SAP implementations often demand more rigorous process design, data cleansing, and change governance, which can improve long-term control but increase program intensity. Dynamics implementations can be more incremental, but that advantage disappears if the retailer over-customizes workflows or relies on loosely governed integrations. In both cases, the highest hidden cost is usually not licensing. It is remediation of poor data, unclear process ownership, and under-scoped integration architecture.
Vendor lock-in analysis also matters. SAP may create deeper dependency on a specialized enterprise ecosystem, while Dynamics can increase dependence on the broader Microsoft stack. Neither form of lock-in is automatically negative if it aligns with enterprise strategy. The real risk emerges when the retailer adopts platform-specific extensions without a clear lifecycle, API, and data portability plan.
TCO, ROI, and operational resilience
ERP TCO comparison should include subscription or licensing, implementation services, integration, data migration, testing, training, support staffing, release management, analytics, and future extension costs. For retail, add peak-season resilience planning, store rollout support, returns processing design, and inventory accuracy controls. These are often material cost drivers that are missed in early business cases.
SAP may show higher upfront program cost, particularly where process redesign and global template work are extensive. The ROI case becomes stronger when the retailer can use that standardization to reduce duplicate systems, improve margin control, tighten procurement, and increase enterprise visibility. Dynamics may present a lower barrier to entry and faster operational ROI, especially when existing Microsoft investments reduce training and integration friction.
Operational resilience should be evaluated through failure scenarios: promotion spikes, delayed supplier feeds, store network outages, returns surges, and fulfillment exceptions. The better platform is the one your organization can govern, support, and recover on under stress. Resilience is not just a software attribute. It is a product of architecture, integration design, support model, and operational discipline.
Executive decision framework for SAP vs Dynamics in retail
For CIOs, the primary decision criteria should be architecture fit, interoperability, security and release governance, and the ability to support connected enterprise systems without excessive customization. For CFOs, the focus should be multi-year TCO, financial control maturity, reporting consistency, and the cost of process variance across regions and channels. For COOs, the central question is whether the platform can sustain omnichannel execution with reliable inventory, fulfillment, and store operations visibility.
In most retail evaluations, SAP is the stronger candidate when the enterprise is large, globally complex, and committed to disciplined standardization. Dynamics is often the stronger candidate when the retailer wants a pragmatic cloud modernization strategy, strong Microsoft alignment, and a more flexible path to operational improvement. The best selection outcome comes from matching platform design to operating model reality rather than selecting the most feature-dense option.

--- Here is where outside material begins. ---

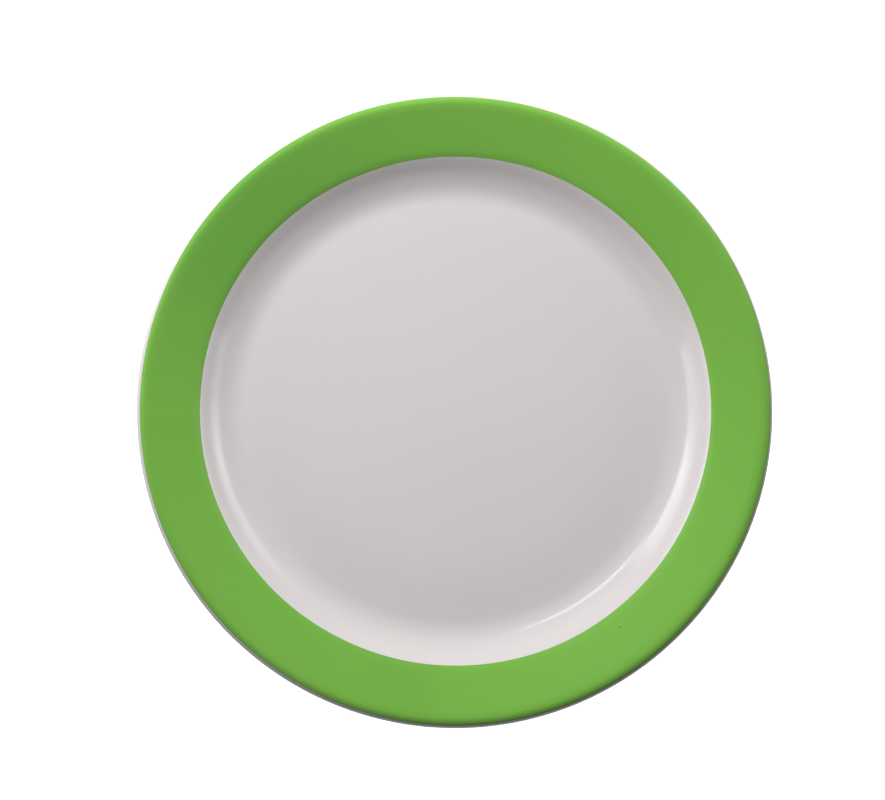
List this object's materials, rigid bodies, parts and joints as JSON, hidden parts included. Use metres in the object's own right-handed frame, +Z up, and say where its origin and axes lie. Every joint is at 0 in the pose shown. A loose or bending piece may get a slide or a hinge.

| Retail profile | Likely better fit | Why | Watch-outs |
|---|---|---|---|
| Global retailer with multi-entity finance and complex supply chain | SAP | Supports stronger enterprise governance and standardization | Higher transformation effort and change burden |
| Midmarket or upper-midmarket retailer standardized on Microsoft | Dynamics | Faster ecosystem alignment and potentially quicker adoption | Need to control extension and integration sprawl |
| Retailer with fragmented legacy systems and low process maturity | Depends on readiness | Success depends more on governance than product selection | Do not over-scope phase one |
| Digital-first retailer expanding channels rapidly | Dynamics | Supports phased modernization and agile operating model | Ensure core controls are not sacrificed for speed |
| Enterprise retailer prioritizing global template governance | SAP | Better fit for centralized operating model discipline | Validate business unit adoption and localization needs |
Final assessment
SAP vs Dynamics for retail omnichannel operations is ultimately a comparison between two different modernization paths. SAP generally aligns with retailers seeking deeper enterprise control, stronger standardization, and support for high operational complexity. Dynamics generally aligns with retailers seeking ecosystem flexibility, Microsoft-native productivity, and a more incremental cloud ERP journey.
The most reliable platform selection framework is to score each option across operational fit, architecture compatibility, cloud operating model maturity, implementation readiness, interoperability, governance burden, and 5-year TCO. Retailers that evaluate on those dimensions rather than headline functionality are more likely to achieve operational visibility, resilience, and scalable omnichannel execution.